>> begin Information supplied

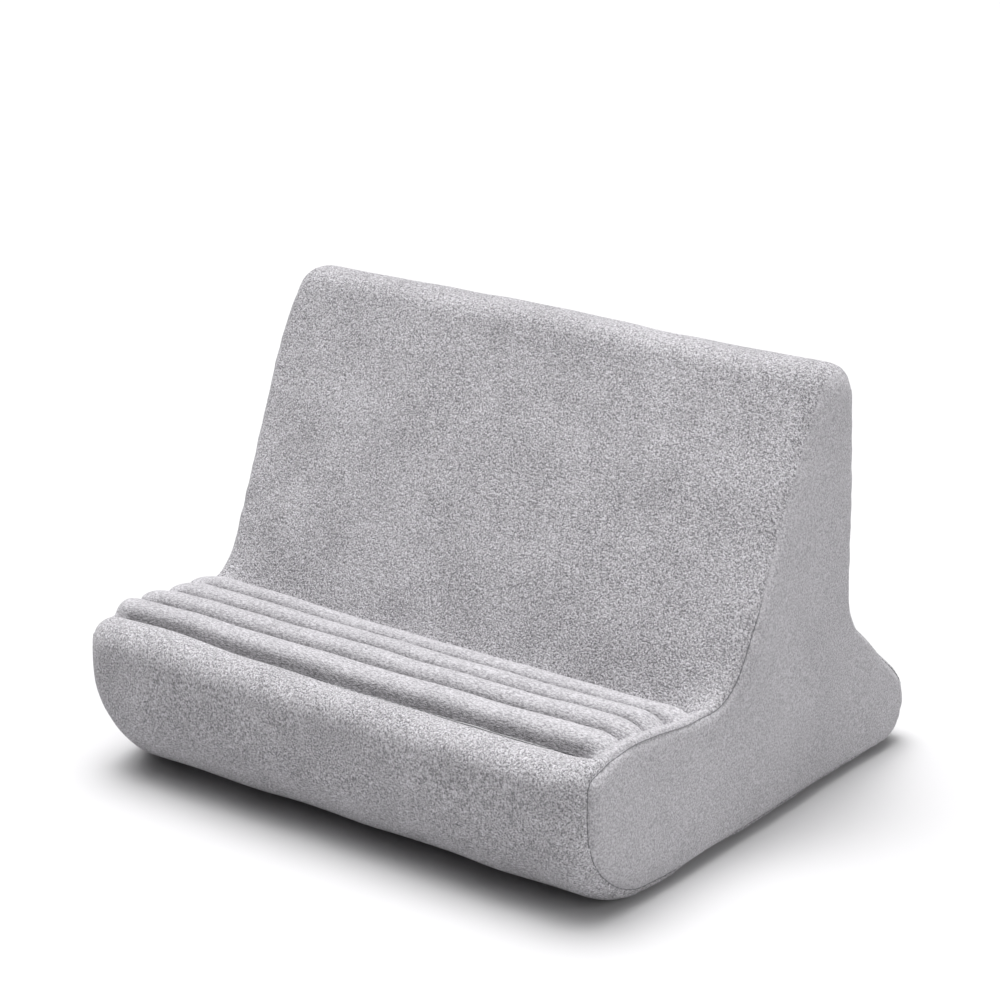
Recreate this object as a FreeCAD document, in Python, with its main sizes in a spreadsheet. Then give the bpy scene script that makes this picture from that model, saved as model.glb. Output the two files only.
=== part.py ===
"""Cushioned stand for a tablet: a foam block in a sewn plush cover with a zip at the back.

Frame: X runs across the stand (+X is the right side seen from the front), Y runs from the
nose to the rear foot, Z is up. The origin is on the floor, under the middle of the stand.
All sizes are in millimetres.

The block's section, seen from the +X side, is one closed outline of straight stretches and
round corners: base, rear foot, rear valley, rear face, top edge, backrest, crease, ribbed
ledge, lip and nose. Two blocks of that outline, one inside the other, give the cover its
thickness, and upright wedges cut the cover into the panels that are sewn together.
"""
import FreeCAD, Part
import math
import os
import Sketcher

doc = FreeCAD.newDocument("TabletStand")

# ---------------------------------------------------------------------------------------
# Driving dimensions, one spreadsheet row each: alias, value, what it is.
# ---------------------------------------------------------------------------------------
DIMENSIONS = [
    ("width", "280", "overall width across the side panels"),
    ("half_depth", "120", "origin to the front of the nose, and to the rear foot"),
    ("height", "191", "floor to the top edge"),
    ("nose_round", "41", "lower front corner"),
    ("lip_height", "70", "floor to the crest of the lip"),
    ("lip_round", "11", "upper front corner"),
    ("lip_back_y", "-105", "rear end of the lip's crest"),
    ("lip_back_round", "8", "rear corner of the lip"),
    ("groove_y", "-101.2", "first groove, between the lip and the ribbed ledge"),
    ("groove_height", "66.8", "floor to the first groove"),
    ("groove_round", "2", "hollow corner of the first groove"),
    ("ledge_angle", "6.3", "how far the ledge slopes down to the rear, in degrees"),
    ("ledge_end_y", "-36.8", "where the ledge turns down into the crease"),
    ("ledge_end_round", "7", "corner at the rear of the ledge"),
    ("crease_y", "-31.5", "crease between the ledge and the backrest"),
    ("crease_height", "55.5", "floor to the crease"),
    ("crease_round", "3", "hollow corner of the crease"),
    ("top_front_y", "45.5", "front corner of the top edge"),
    ("top_round", "13.5", "both corners of the top edge"),
    ("rear_y", "69", "upright rear face"),
    ("valley_height", "73.6", "corner between the rear face and the foot's slope"),
    ("valley_round", "26", "hollow corner above the rear foot"),
    ("foot_point_y", "150.8", "where the foot's slope would meet the floor"),
    ("foot_round", "19.2", "rear foot"),
    ("rim_round", "6", "rounding between the section and the side panels"),
    ("cover", "2", "thickness of the plush and its backing"),
    ("backing", "1", "thickness of the lining under the ribs"),
    ("seam_inset", "3", "side seam, measured in from the stand's side"),
    ("seam_thread", "0.8", "thickness of the sewn side seam"),
    ("base_seam_y", "-79", "seam between the nose panel and the base panel"),
    ("crease_seam_front", "0.5", "seam in the crease, in front of the crease's corner"),
    ("crease_seam_rise", "2.5", "seam in the crease, above the crease's corner"),
    ("top_seam_height", "176", "seam between the backrest and the rear panel"),
    ("rib_pitch", "15.6", "distance from one rib to the next"),
    ("rib_first", "9.8", "first groove to the middle of the first rib"),
    ("rib_height", "5.4", "rib's crest above the floor of the ledge"),
    ("rib_half_width", "7.3", "half of a rib's width at the floor of the ledge"),
    ("rib_straight", "116", "middle of the stand to where a rib starts to taper"),
    ("rib_taper", "16", "length of the pointed end of a rib"),
    ("stitch_length", "2.4", "visible length of one stitch"),
    ("stitch_pitch", "3.6", "distance from one stitch to the next"),
    ("stitch_width", "0.5", "width of the thread"),
    ("stitch_rise", "0.35", "height of the thread above the cloth"),
    ("first_row_gap", "0.7", "first rib to the row of stitches in front of it"),
    ("zip_row_gap", "2.5", "edge of the zip's opening to the row of stitches beside it"),
    ("zip_height", "101", "floor to the middle of the zip"),
    ("zip_window", "5.6", "half height of the opening between the panels' edges"),
    ("window_spare", "1.5", "opening between the panels beyond the zip's end stops"),
    ("zip_coil_half", "112", "half length of the coils"),
    ("zip_slit", "0.5", "middle of the zip to each coil and tape"),
    ("coil_width", "2.6", "one coil across the zip"),
    ("coil_rise", "2.2", "coil above its tape"),
    ("coil_round", "0.88", "outer edges of the coils"),
    ("tape_half", "15", "middle of the zip to a tape's outer edge"),
    ("tape_thick", "0.6", "thickness of the tapes"),
    ("tape_spare", "8", "tape beyond each end of the coils"),
    ("stop_length", "2.2", "each end stop along the zip"),
    ("stop_round", "0.55", "corners of the end stops"),
    ("slider_clear", "0.3", "clearance round the slider"),
    ("slider_park", "0.5", "parked slider to the zip's top stops"),
    ("slider_half", "7", "half length of the slider"),
    ("slider_rear", "4.6", "half width of the slider at its narrow end"),
    ("slider_front", "5.2", "half width of the slider at its wide end"),
    ("shoulder_back", "2", "wide end of the slider to its widest place"),
    ("snout_step", "1.6", "how much narrower the slider is at its very end"),
    ("slider_round", "1", "corners of the slider and of its bridge"),
    ("post_slack", "0.2", "clearance on each side of the slider's post"),
    ("post_length", "3.5", "length of the slider's post"),
    ("post_back", "0.8", "wide end of the slider to its post"),
    ("wall_inset", "0.1", "guide walls in from the slider's narrow edge"),
    ("wall_back", "2.5", "wide end of the slider to its guide walls"),
    ("wall_front", "1", "narrow end of the slider to its guide walls"),
    ("weld", "0.1", "how far the slider's parts run into its plates"),
    ("plate", "1.2", "thickness of the slider's two plates"),
    ("bridge_half_width", "1.1", "half width of the slider's bridge"),
    ("bridge_half_foot", "3.4", "half length of the bridge at its foot"),
    ("bridge_half_top", "2.3", "half length of the bridge at its top"),
    ("bridge_hole", "1.25", "radius of the hole that the pull hangs in"),
    ("bridge_wall", "0.7", "metal above that hole"),
    ("bridge_foot", "0.2", "slider's upper plate to that hole"),
    ("pull_length", "24", "hinge to the free end of the pull"),
    ("pull_half_width", "3.3", "half width of the pull"),
    ("pull_thick", "1.2", "thickness of the pull"),
    ("pull_bar", "0.65", "half width of the bar that hangs in the bridge"),
    ("pull_window", "4.3", "hinge to the far end of the pull's window"),
    ("pull_round", "2", "corners at the free end of the pull"),
    ("pull_bar_round", "0.5", "corners at the bar's end of the pull"),
    ("pull_waist", "0.4", "how much narrower the pull is at its bar, on each side"),
    ("pull_window_round", "0.4", "corners of the pull's window"),
    ("pull_edge", "0.2", "rounding of the pull's edges"),
    ("pull_hole", "1.5", "radius of the hole near the free end"),
    ("pull_hole_rim", "1.6", "metal between that hole and the free end"),
    ("label_left", "-112", "left edge of the care label"),
    ("label_width", "24", "care label across the stand"),
    ("label_top", "91.5", "upper edge of the care label"),
    ("label_drop", "34", "height of the care label"),
    ("label_thick", "0.5", "thickness of the folded care label"),
]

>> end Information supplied

- **Your instructions**
Output all of the data again. Match it exactly.

- **Response to the task**
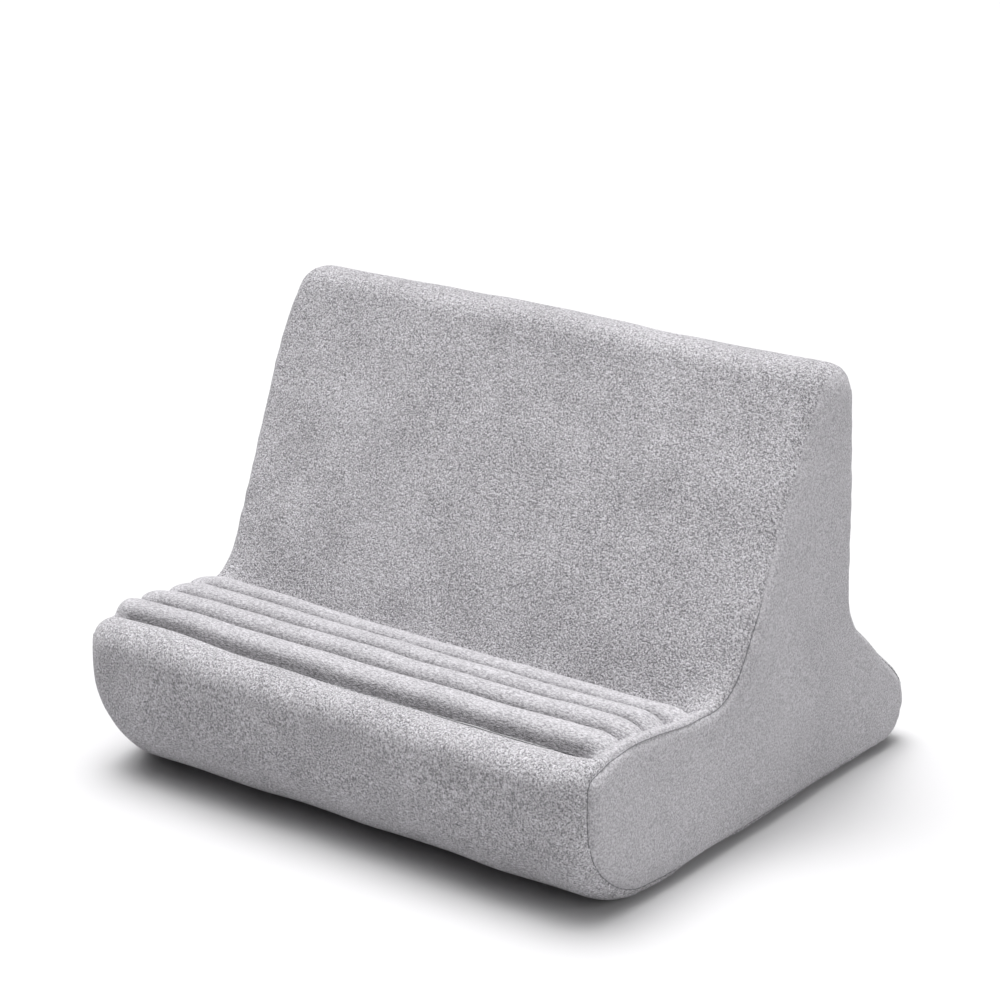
Recreate this object as a FreeCAD document, in Python, with its main sizes in a spreadsheet. Then give the bpy scene script that makes this picture from that model, saved as model.glb. Output the two files only.
=== part.py ===
"""Cushioned stand for a tablet: a foam block in a sewn plush cover with a zip at the back.

Frame: X runs across the stand (+X is the right side seen from the front), Y runs from the
nose to the rear foot, Z is up. The origin is on the floor, under the middle of the stand.
All sizes are in millimetres.

The block's section, seen from the +X side, is one closed outline of straight stretches and
round corners: base, rear foot, rear valley, rear face, top edge, backrest, crease, ribbed
ledge, lip and nose. Two blocks of that outline, one inside the other, give the cover its
thickness, and upright wedges cut the cover into the panels that are sewn together.
"""
import FreeCAD, Part
import math
import os
import Sketcher

doc = FreeCAD.newDocument("TabletStand")

# ---------------------------------------------------------------------------------------
# Driving dimensions, one spreadsheet row each: alias, value, what it is.
# ---------------------------------------------------------------------------------------
DIMENSIONS = [
    ("width", "280", "overall width across the side panels"),
    ("half_depth", "120", "origin to the front of the nose, and to the rear foot"),
    ("height", "191", "floor to the top edge"),
    ("nose_round", "41", "lower front corner"),
    ("lip_height", "70", "floor to the crest of the lip"),
    ("lip_round", "11", "upper front corner"),
    ("lip_back_y", "-105", "rear end of the lip's crest"),
    ("lip_back_round", "8", "rear corner of the lip"),
    ("groove_y", "-101.2", "first groove, between the lip and the ribbed ledge"),
    ("groove_height", "66.8", "floor to the first groove"),
    ("groove_round", "2", "hollow corner of the first groove"),
    ("ledge_angle", "6.3", "how far the ledge slopes down to the rear, in degrees"),
    ("ledge_end_y", "-36.8", "where the ledge turns down into the crease"),
    ("ledge_end_round", "7", "corner at the rear of the ledge"),
    ("crease_y", "-31.5", "crease between the ledge and the backrest"),
    ("crease_height", "55.5", "floor to the crease"),
    ("crease_round", "3", "hollow corner of the crease"),
    ("top_front_y", "45.5", "front corner of the top edge"),
    ("top_round", "13.5", "both corners of the top edge"),
    ("rear_y", "69", "upright rear face"),
    ("valley_height", "73.6", "corner between the rear face and the foot's slope"),
    ("valley_round", "26", "hollow corner above the rear foot"),
    ("foot_point_y", "150.8", "where the foot's slope would meet the floor"),
    ("foot_round", "19.2", "rear foot"),
    ("rim_round", "6", "rounding between the section and the side panels"),
    ("cover", "2", "thickness of the plush and its backing"),
    ("backing", "1", "thickness of the lining under the ribs"),
    ("seam_inset", "3", "side seam, measured in from the stand's side"),
    ("seam_thread", "0.8", "thickness of the sewn side seam"),
    ("base_seam_y", "-79", "seam between the nose panel and the base panel"),
    ("crease_seam_front", "0.5", "seam in the crease, in front of the crease's corner"),
    ("crease_seam_rise", "2.5", "seam in the crease, above the crease's corner"),
    ("top_seam_height", "176", "seam between the backrest and the rear panel"),
    ("rib_pitch", "15.6", "distance from one rib to the next"),
    ("rib_first", "9.8", "first groove to the middle of the first rib"),
    ("rib_height", "5.4", "rib's crest above the floor of the ledge"),
    ("rib_half_width", "7.3", "half of a rib's width at the floor of the ledge"),
    ("rib_straight", "116", "middle of the stand to where a rib starts to taper"),
    ("rib_taper", "16", "length of the pointed end of a rib"),
    ("stitch_length", "2.4", "visible length of one stitch"),
    ("stitch_pitch", "3.6", "distance from one stitch to the next"),
    ("stitch_width", "0.5", "width of the thread"),
    ("stitch_rise", "0.35", "height of the thread above the cloth"),
    ("first_row_gap", "0.7", "first rib to the row of stitches in front of it"),
    ("zip_row_gap", "2.5", "edge of the zip's opening to the row of stitches beside it"),
    ("zip_height", "101", "floor to the middle of the zip"),
    ("zip_window", "5.6", "half height of the opening between the panels' edges"),
    ("window_spare", "1.5", "opening between the panels beyond the zip's end stops"),
    ("zip_coil_half", "112", "half length of the coils"),
    ("zip_slit", "0.5", "middle of the zip to each coil and tape"),
    ("coil_width", "2.6", "one coil across the zip"),
    ("coil_rise", "2.2", "coil above its tape"),
    ("coil_round", "0.88", "outer edges of the coils"),
    ("tape_half", "15", "middle of the zip to a tape's outer edge"),
    ("tape_thick", "0.6", "thickness of the tapes"),
    ("tape_spare", "8", "tape beyond each end of the coils"),
    ("stop_length", "2.2", "each end stop along the zip"),
    ("stop_round", "0.55", "corners of the end stops"),
    ("slider_clear", "0.3", "clearance round the slider"),
    ("slider_park", "0.5", "parked slider to the zip's top stops"),
    ("slider_half", "7", "half length of the slider"),
    ("slider_rear", "4.6", "half width of the slider at its narrow end"),
    ("slider_front", "5.2", "half width of the slider at its wide end"),
    ("shoulder_back", "2", "wide end of the slider to its widest place"),
    ("snout_step", "1.6", "how much narrower the slider is at its very end"),
    ("slider_round", "1", "corners of the slider and of its bridge"),
    ("post_slack", "0.2", "clearance on each side of the slider's post"),
    ("post_length", "3.5", "length of the slider's post"),
    ("post_back", "0.8", "wide end of the slider to its post"),
    ("wall_inset", "0.1", "guide walls in from the slider's narrow edge"),
    ("wall_back", "2.5", "wide end of the slider to its guide walls"),
    ("wall_front", "1", "narrow end of the slider to its guide walls"),
    ("weld", "0.1", "how far the slider's parts run into its plates"),
    ("plate", "1.2", "thickness of the slider's two plates"),
    ("bridge_half_width", "1.1", "half width of the slider's bridge"),
    ("bridge_half_foot", "3.4", "half length of the bridge at its foot"),
    ("bridge_half_top", "2.3", "half length of the bridge at its top"),
    ("bridge_hole", "1.25", "radius of the hole that the pull hangs in"),
    ("bridge_wall", "0.7", "metal above that hole"),
    ("bridge_foot", "0.2", "slider's upper plate to that hole"),
    ("pull_length", "24", "hinge to the free end of the pull"),
    ("pull_half_width", "3.3", "half width of the pull"),
    ("pull_thick", "1.2", "thickness of the pull"),
    ("pull_bar", "0.65", "half width of the bar that hangs in the bridge"),
    ("pull_window", "4.3", "hinge to the far end of the pull's window"),
    ("pull_round", "2", "corners at the free end of the pull"),
    ("pull_bar_round", "0.5", "corners at the bar's end of the pull"),
    ("pull_waist", "0.4", "how much narrower the pull is at its bar, on each side"),
    ("pull_window_round", "0.4", "corners of the pull's window"),
    ("pull_edge", "0.2", "rounding of the pull's edges"),
    ("pull_hole", "1.5", "radius of the hole near the free end"),
    ("pull_hole_rim", "1.6", "metal between that hole and the free end"),
    ("label_left", "-112", "left edge of the care label"),
    ("label_width", "24", "care label across the stand"),
    ("label_top", "91.5", "upper edge of the care label"),
    ("label_drop", "34", "height of the care label"),
    ("label_thick", "0.5", "thickness of the folded care label"),
]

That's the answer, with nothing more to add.